* **Task to carry out**:
Everything from the line with "for name, shape" through the line with "obj.parent = empty" should be repeated exactly, both of those lines included, and nothing else.

* **Raw records**:
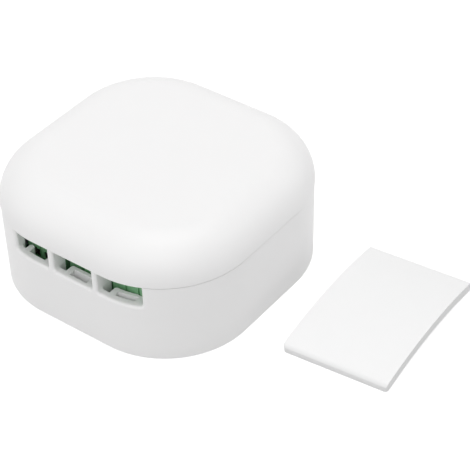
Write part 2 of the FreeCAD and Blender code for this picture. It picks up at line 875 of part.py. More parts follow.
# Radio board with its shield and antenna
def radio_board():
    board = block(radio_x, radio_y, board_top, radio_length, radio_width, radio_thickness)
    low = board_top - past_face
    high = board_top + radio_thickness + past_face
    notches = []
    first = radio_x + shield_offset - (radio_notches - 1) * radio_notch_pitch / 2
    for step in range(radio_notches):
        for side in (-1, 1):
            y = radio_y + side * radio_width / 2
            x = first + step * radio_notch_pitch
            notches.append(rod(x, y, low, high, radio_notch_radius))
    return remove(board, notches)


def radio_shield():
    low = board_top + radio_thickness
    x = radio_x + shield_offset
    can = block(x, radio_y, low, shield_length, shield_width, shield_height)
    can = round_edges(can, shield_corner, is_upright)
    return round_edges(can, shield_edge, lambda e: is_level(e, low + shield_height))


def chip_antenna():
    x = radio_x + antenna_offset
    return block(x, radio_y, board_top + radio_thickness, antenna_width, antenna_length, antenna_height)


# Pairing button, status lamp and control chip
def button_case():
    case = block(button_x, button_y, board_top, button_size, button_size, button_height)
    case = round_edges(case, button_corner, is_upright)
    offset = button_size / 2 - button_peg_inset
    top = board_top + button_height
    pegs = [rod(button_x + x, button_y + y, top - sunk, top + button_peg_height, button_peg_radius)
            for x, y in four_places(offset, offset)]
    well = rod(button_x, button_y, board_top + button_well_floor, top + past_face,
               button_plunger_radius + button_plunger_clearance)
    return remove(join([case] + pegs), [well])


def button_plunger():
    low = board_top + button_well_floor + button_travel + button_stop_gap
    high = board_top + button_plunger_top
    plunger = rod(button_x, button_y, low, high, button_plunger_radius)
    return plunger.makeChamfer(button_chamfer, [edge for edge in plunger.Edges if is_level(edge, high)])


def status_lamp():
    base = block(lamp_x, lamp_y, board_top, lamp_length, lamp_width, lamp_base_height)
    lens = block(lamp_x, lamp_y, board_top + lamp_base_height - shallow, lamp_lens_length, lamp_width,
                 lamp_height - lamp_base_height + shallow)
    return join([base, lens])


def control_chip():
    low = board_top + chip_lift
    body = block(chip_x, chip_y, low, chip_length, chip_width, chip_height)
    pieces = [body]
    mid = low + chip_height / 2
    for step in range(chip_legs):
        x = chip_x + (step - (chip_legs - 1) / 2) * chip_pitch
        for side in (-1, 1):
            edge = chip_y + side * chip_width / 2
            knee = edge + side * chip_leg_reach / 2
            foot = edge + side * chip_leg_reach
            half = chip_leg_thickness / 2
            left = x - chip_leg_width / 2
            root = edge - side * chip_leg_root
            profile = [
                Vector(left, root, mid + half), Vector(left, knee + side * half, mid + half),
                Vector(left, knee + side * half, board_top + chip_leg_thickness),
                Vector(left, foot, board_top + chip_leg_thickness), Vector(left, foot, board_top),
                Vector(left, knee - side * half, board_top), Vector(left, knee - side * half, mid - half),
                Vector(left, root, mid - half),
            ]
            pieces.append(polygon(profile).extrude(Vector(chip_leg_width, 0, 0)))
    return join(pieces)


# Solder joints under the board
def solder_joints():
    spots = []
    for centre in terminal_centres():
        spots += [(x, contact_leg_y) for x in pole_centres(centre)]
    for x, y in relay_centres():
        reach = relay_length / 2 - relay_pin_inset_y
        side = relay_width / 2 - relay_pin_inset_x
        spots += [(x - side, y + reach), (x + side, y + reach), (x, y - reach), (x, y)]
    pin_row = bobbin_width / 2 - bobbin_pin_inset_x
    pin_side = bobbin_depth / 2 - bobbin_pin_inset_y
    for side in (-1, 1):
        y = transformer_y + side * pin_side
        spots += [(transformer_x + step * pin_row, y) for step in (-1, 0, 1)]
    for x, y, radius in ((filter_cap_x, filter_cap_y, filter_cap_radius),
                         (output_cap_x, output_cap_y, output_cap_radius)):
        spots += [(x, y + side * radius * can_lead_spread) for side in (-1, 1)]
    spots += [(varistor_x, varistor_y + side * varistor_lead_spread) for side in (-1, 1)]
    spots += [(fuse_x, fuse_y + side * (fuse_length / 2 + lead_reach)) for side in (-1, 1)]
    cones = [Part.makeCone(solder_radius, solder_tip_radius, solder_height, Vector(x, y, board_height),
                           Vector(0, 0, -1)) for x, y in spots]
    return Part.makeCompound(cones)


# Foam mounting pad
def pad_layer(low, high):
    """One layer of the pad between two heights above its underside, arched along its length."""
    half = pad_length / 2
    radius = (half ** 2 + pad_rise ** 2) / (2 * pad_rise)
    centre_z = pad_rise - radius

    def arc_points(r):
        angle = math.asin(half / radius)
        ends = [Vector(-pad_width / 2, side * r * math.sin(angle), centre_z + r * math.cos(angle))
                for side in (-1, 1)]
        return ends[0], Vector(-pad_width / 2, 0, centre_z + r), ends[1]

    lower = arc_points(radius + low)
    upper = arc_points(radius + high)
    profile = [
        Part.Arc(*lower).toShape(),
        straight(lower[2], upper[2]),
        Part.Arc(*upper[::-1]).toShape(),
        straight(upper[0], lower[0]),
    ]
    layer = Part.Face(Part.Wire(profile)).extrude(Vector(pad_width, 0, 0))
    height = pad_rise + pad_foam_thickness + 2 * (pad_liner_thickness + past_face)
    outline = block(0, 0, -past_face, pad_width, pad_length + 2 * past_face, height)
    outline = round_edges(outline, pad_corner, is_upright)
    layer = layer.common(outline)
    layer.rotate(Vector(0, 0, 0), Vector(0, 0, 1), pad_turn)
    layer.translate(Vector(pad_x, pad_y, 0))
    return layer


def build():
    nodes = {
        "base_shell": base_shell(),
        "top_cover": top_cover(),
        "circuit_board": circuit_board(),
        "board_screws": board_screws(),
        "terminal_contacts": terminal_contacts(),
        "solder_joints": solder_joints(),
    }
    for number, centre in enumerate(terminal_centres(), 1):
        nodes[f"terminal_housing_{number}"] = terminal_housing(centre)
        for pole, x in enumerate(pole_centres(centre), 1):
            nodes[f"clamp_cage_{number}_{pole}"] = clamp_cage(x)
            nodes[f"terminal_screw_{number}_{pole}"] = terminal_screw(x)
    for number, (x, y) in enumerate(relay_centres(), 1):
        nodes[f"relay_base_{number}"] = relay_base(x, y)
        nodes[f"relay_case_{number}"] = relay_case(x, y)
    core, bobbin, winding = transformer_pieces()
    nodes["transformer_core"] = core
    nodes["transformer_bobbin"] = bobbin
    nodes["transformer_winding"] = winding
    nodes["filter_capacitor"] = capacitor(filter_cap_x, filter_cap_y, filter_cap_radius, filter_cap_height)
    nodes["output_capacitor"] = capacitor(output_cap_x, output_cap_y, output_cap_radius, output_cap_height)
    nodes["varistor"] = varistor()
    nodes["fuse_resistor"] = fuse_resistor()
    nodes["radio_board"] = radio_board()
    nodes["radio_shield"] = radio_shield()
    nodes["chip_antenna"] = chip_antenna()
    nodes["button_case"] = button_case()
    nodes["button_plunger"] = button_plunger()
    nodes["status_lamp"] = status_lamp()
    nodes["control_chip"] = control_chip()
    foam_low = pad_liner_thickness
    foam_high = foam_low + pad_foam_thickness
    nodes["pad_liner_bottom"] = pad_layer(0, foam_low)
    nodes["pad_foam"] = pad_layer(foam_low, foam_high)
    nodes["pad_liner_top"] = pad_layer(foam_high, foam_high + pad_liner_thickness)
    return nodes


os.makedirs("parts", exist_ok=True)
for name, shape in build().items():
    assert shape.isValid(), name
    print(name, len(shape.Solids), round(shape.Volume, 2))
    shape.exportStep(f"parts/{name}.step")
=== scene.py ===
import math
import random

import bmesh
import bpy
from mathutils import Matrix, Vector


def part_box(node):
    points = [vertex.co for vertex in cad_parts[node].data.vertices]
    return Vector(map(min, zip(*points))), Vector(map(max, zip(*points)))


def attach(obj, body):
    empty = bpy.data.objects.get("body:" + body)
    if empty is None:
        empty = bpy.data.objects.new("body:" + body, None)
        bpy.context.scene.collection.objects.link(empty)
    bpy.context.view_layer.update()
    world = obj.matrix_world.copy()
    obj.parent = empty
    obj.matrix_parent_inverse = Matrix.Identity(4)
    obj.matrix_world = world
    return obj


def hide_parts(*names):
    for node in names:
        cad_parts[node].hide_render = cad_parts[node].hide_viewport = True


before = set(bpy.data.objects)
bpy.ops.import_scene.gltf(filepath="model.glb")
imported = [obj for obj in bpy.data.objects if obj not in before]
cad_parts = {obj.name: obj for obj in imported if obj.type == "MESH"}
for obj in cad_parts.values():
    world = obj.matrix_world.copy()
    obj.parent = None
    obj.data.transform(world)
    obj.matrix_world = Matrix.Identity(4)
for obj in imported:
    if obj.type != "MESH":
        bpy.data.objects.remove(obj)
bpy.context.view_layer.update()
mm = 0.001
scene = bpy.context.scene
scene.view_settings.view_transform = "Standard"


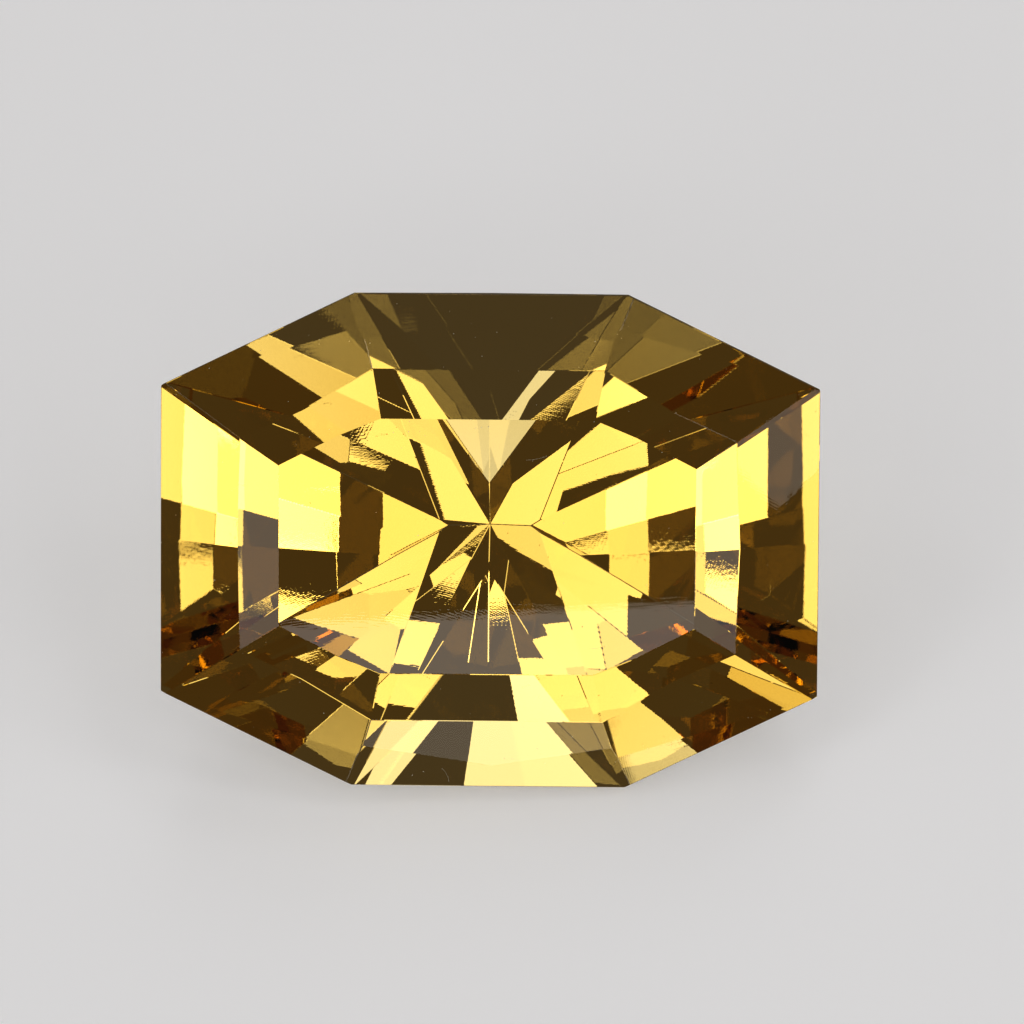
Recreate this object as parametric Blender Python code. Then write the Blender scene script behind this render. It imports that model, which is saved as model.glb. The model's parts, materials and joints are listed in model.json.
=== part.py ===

* **Written solution**:
for name, shape in build().items():
    assert shape.isValid(), name
    print(name, len(shape.Solids), round(shape.Volume, 2))
    shape.exportStep(f"parts/{name}.step")
=== scene.py ===
import math
import random

import bmesh
import bpy
from mathutils import Matrix, Vector


def part_box(node):
    points = [vertex.co for vertex in cad_parts[node].data.vertices]
    return Vector(map(min, zip(*points))), Vector(map(max, zip(*points)))


def attach(obj, body):
    empty = bpy.data.objects.get("body:" + body)
    if empty is None:
        empty = bpy.data.objects.new("body:" + body, None)
        bpy.context.scene.collection.objects.link(empty)
    bpy.context.view_layer.update()
    world = obj.matrix_world.copy()
    obj.parent = empty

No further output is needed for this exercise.